WRITTEN TASK: Reproduce the entries from their first line up to and including the line with "from FreeCAD import Vector". Leave out everything after it.

LISTING:
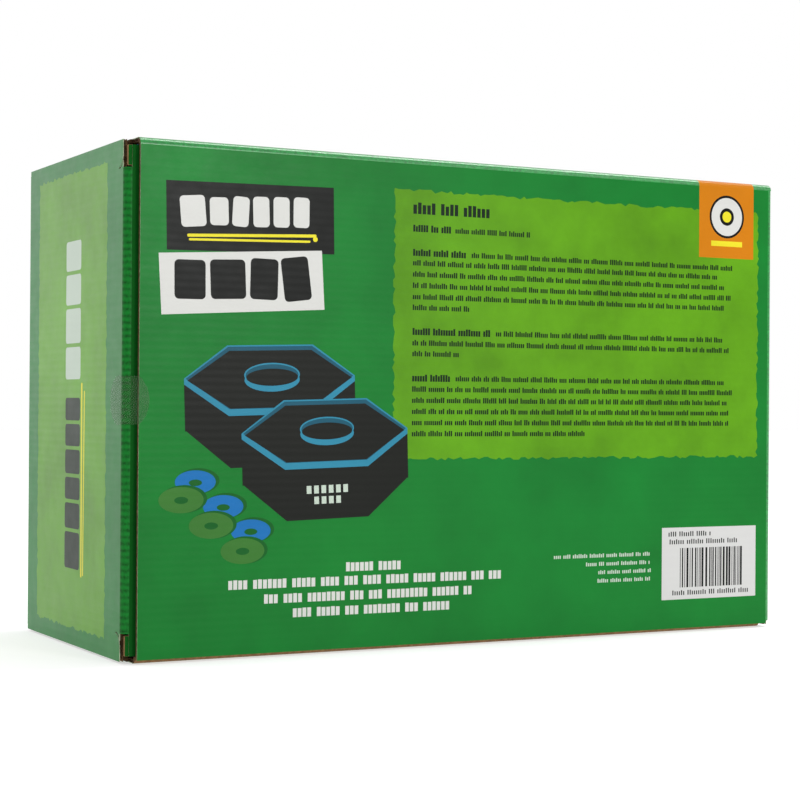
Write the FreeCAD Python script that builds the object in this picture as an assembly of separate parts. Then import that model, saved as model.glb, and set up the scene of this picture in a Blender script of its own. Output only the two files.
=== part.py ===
import FreeCAD, Part
import math
import os

from FreeCAD import Vector

# A retail carton for a washer toss game, with the game inside it. Millimetres.
# X runs along the carton, Y from its front to its back, Z up. The origin is the middle of its base.

# Driving dimensions of the carton
WIDTH = 315.0
DEPTH = 130.0
HEIGHT = 205.0
BOARD = 1.8  # thickness of the corrugated board
FOLD_R = 3.0  # outside radius of a crease
LAYER_GAP = 0.4  # air between one closed layer of board and the next
SIDE_GAP = 0.9  # how far an end panel stops short of the top and the base
TUCK_GAP = 1.2  # air between a tuck flap and the panel that it slides behind
MOUTH = 5.3  # how far the cut edge at a mouth stands back from the end panel's face

# Flaps
TUCK_DEPTH = 20.0
TUCK_CORNER_R = 9.0
TUCK_SIDE_GAP = 3.2  # from the top and the base to the tuck flap's side edges
SLIT_LENGTH = 11.0
SLIT_WIDTH = 0.7
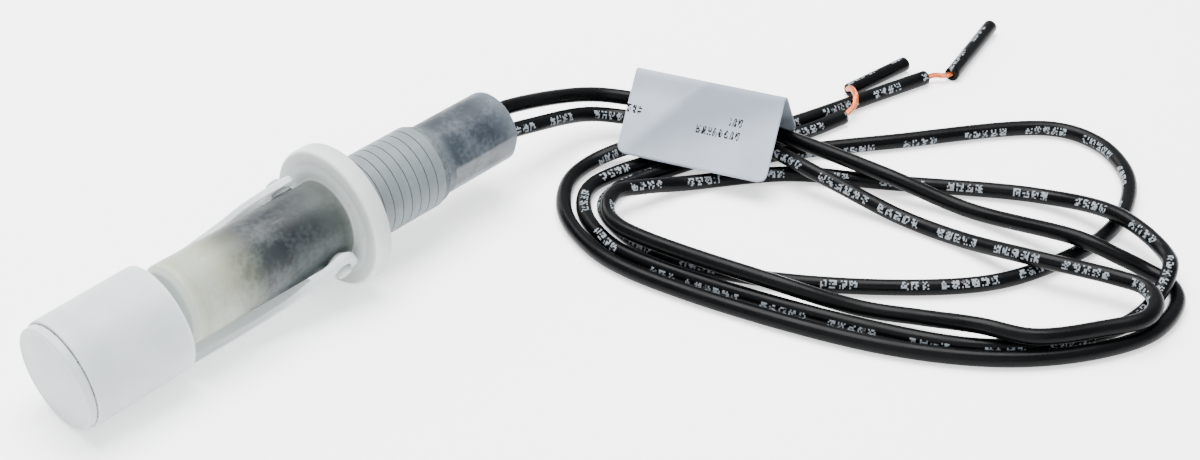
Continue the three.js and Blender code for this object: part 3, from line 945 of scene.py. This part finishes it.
# %% Twisted strands
@geometry_tree(Strands=8, Lay_Radius=0.36 * MM, Strand_Radius=0.17 * MM, Turns=1.0)
def twisted_strands(given):
    tree = given["Turns"].id_data
    evened = add_node("GeometryNodeResampleCurve", {"Curve": given["Geometry"], "Count": 40})
    names = {"Geometry": evened, "Amount": given["Strands"]}
    copies = add_node("GeometryNodeDuplicateElements", names, domain="SPLINE")
    number = copies.outputs["Duplicate Index"]
    share = add_node("GeometryNodeSplineParameter", tree=tree).outputs["Factor"]
    place = calculate("DIVIDE", number, minus(given["Strands"], 1.0))
    angle = times(plus(place, times(share, given["Turns"])), 2 * math.pi)
    reach = times(more_than(number, 0.5), given["Lay Radius"])
    normal = add_node("GeometryNodeInputNormal", tree=tree).outputs[0]
    tangent = add_node("GeometryNodeInputTangent", tree=tree).outputs[0]
    names = {0: normal, 1: tangent}
    across = add_node("ShaderNodeVectorMath", names, operation="CROSS_PRODUCT").outputs[0]
    moves = {
        i: add_node(
            "ShaderNodeVectorMath", {0: way, "Scale": times(calculate(wave, angle), reach)},
            operation="SCALE",
        )
        for i, (way, wave) in enumerate(((normal, "COSINE"), (across, "SINE")))
    }
    offset = add_node("ShaderNodeVectorMath", moves, operation="ADD")
    laid = add_node("GeometryNodeSetPosition", {"Geometry": copies, "Offset": offset})
    names = {"Resolution": 8, "Radius": given["Strand Radius"]}
    circle = add_node("GeometryNodeCurvePrimitiveCircle", names)
    names = {"Curve": laid, "Profile Curve": circle, "Fill Caps": True}
    return add_node("GeometryNodeCurveToMesh", names), finishes["bright_copper"]


STRANDS_IN = 0.7  # how far the strands reach into the insulation at each end
STRAND_STEP = 0.3
STRAND_LAY = 7.0  # length of one full turn
strand_pieces = {}
for name, route in STRAND_ROUTES.items():
    before, last = lead_paths[name][-2:]
    inner = last - (last - before).normalized() * STRANDS_IN
    end = Vector(route[-1])
    slug_way = (Vector(SLUG_ENDS[name]) - end).normalized()
    reach = [inner, *route[1:-1], end + slug_way * (SLUG_GAP + STRANDS_IN)]
    path = smooth_path(reach, STRAND_STEP)
    settings = {"Turns": path_length(path) / STRAND_LAY}
    piece = grown(f"twisted_strands_{name}", twisted_strands, settings, path)
    strand_pieces[name] = close_up(piece, 60.0)
    print(piece.name, len(piece.data.polygons), "faces")

# %% [markdown]
# ## The paper label
#
# A strip of paper is folded over the bundle like a tent card and stands on the leads. Only its
# front panel faces the viewer. Paper bends softly and never lies quite flat, so the sheet is a
# grid with a rounded fold, a slight belly and a dented crease, and Solidify gives it thickness.
# Its corners are cut round, as those of a label from a roll are. The UV map is in metres along
# and down the strip, for the marks.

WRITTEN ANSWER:
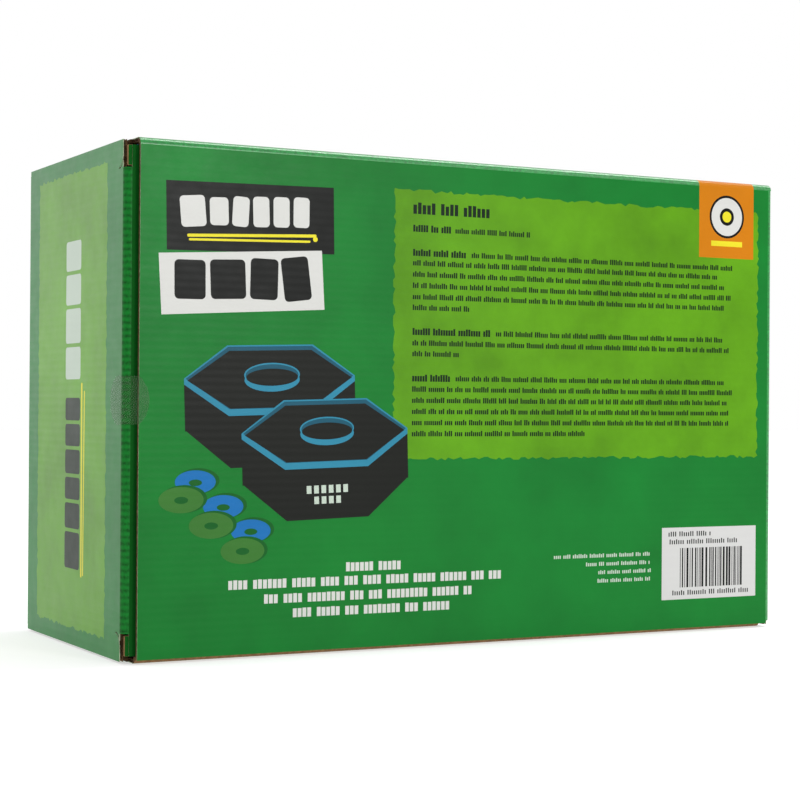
Write the FreeCAD Python script that builds the object in this picture as an assembly of separate parts. Then import that model, saved as model.glb, and set up the scene of this picture in a Blender script of its own. Output only the two files.
=== part.py ===
import FreeCAD, Part
import math
import os

from FreeCAD import Vector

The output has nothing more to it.